The wall starkly demarcates economic and social conditions. On one side you see trash heaped in the streets, a rotting stench wafting on the heat of the afternoon; on the other side you see green lawns, swimming pools and soccer pitches. 

In Hebron, one of the oldest cities in the world, the wall has divided centuries-old neighborhoods. Children on their way to school must pass through Israeli checkpoints, often being detained as their Spiderman backpacks are searched for bombs. When I was filming in Hebron, I captured images of young Jewish soldiers herding children back on to their side of the fence by the muzzles of their automatic weapons.

On my journey I found that the historical narrative of the cradle of civilization continually collided with the ongoing conflict between Israel and Palestine. While swimming in the Sea of Galilee (which is actually a lake about half the size of Flathead Lake) I heard what I thought was thunder. This being a cloudless day, that thought made no sense and I soon discovered that what I was hearing was practice bombing runs in the nearby Golan Heights. 

This contrast haunted me throughout my visit. When I stood in an ancient amphitheater near the village of Jenin military jets roared low overheard in an Israeli show of force.

WHEN PALESTINIANS have nowhere else to go, they likely emigrate to nearby Jordan, Syria or Lebanon, or wind up in a refugee camp.
These camps are not tent cities as one might imagine, but sprawling city blocks of tall concrete structures run by the United Nations. In Deheishe, nearly 30,000 people live in a concrete maze of buildings about the size of downtown Whitefish.

Another refugee camp is in Jenin, site of the 2000 intifada or “uprising” that resulted from peace negotiations breaking down between Palestine and Israel.

Just outside the Jenin refugee camp, a stucco wall on a side street is pockmarked with bullet holes. The bullet holes are next to the entrance of the Freedom Theatre, a performing arts organization that was created in 2006 to help children of the refugee neighborhood process their anger and frustration in the aftermath of the Al Aqsa Intifada.
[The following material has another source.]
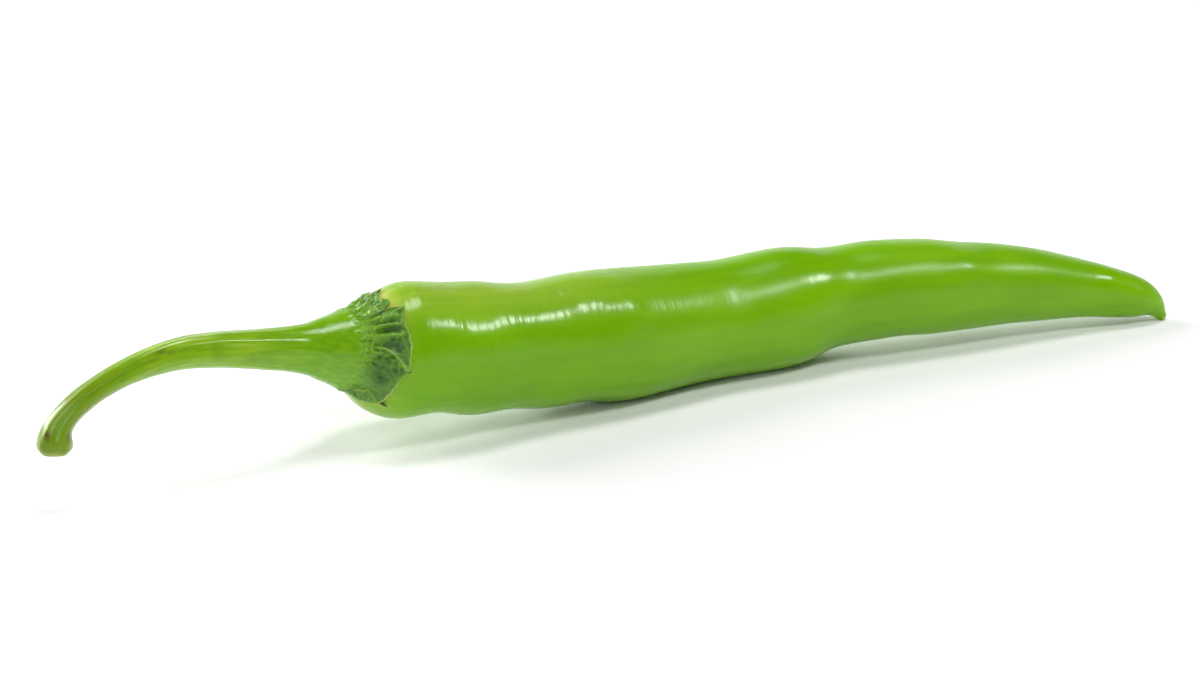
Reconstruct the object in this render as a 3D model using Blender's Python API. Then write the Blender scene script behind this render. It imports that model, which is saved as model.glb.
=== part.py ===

When I visited the Freedom Theatre in June, the actors and organizers were dealing with much more recent anger and frustration.

Like the bullet wounds on Rani Burnat’s back, the scars were still fresh for “Rawand,” manager of the Freedom Theatre.

Their director had been killed two months earlier outside the theatre in April.

It was just April 4 when Rawand, several actors and director Juliano Mer Khamis were rehearsing a play. With his 10-month old baby boy fussing, Mer Khamis, 52, decided to take his baby home to rest. Within a few minutes Rawand and the others heard shooting. She told me they ran outside and found Khamis dead in the street, his arms wrapped around his baby. He had been murdered in his car as he was leaving the theatre. His babysitter had been shot also, non-fatally.

I was fortunate to be in Jenin for the first performance the Freedom Theatre had given since Mer Khamis’ death. The short play, called “What Else?” examined the lure of Israeli society and the clash among their own Palestinians. It was a raw, visceral performance, made stronger by knowing that after the play most of the young men in the play would be returning home, across the street, to the refugee camp.

The performance had helped the theatre company process their grief and anger over Mer Khamis’ death, Rawand said.

“When our friends come to see this play, they support us,” she said. “That means that he is still alive. We don’t know who killed Juliano, but this shows the killer, ‘You killed Juliano but you can’t kill his thinking, his ideas.’”

For Rawand, Mer Khamis was her mentor, teacher, brother and father. “When he died, I cried for two months,” she said. “I was completely crazy. I lost everything. But I started to wake up. Everyone dies and we have to continue, if we love him.”

As she was explaining the positive impact Mer Khamis had on the young men of the Jenin refugee camp, a prop falls offstage. Rawand  nearly jumps out of her seat in fright at the noise. “I thought someone was shooting,” she said.

The Palestine/Israeli conflict draws thousands of people from around the world to participate in peace movements or non-governmental organizations, such as Defense for Children International, an organization that monitors Palestinian children in Israeli jails.

Adam Schiller, of the Gush Shalom peace movement, is one of the many international peace activists in Israel. He has witnessed the struggle between Jews and Arabs since the early 1990s.

“It’s like being a long distance runner,” he said in an interview in Tel Aviv. “You always have to try to find the positive aspects in a situation, which is not always easy.

“But the very worst thing you can do as a peace activist is to be like a flower child of the 1960s. Everybody loves you … but nobody takes you seriously.”

“You have to think in very concrete political details. You have to assume that we are not going to be the people who ultimately achieve peace,” he said. “We have to assume that the agreement we propose would have to be done by the politicians and it would get them re-elected.”
The struggle for a solution to peace between Palestine and Israel continues in the United Nations this week, as Palestinian president Mahmoud Abbas seeks to gain official recognition of the state of Palestine as a member of the United Nations. By doing this, Abbas hopes to be able to pursue criminal charges against Israel for the illegal occupation of Palestine territories in the last 65 years. If it fails, many think the move could provoke further protests in the “Arab Spring.”

From his front porch in Bil’in, Rani Burnat can see illegal Israeli settlements across a wide, dry valley. The wall and some 65 years of conflict separate the settlement from his family. He harbors no ill-will toward the people who have moved into the settlements, many of which are populated with people from around the world who have come home to Israel.

“I’m angry at the (Israeli) government’s policy, not the people,” Burnat said. “For the people, we all aspire to live in freedom and peace. Together we all continue to struggle to secure ourselves and our children lives full of love, peace, and safety.”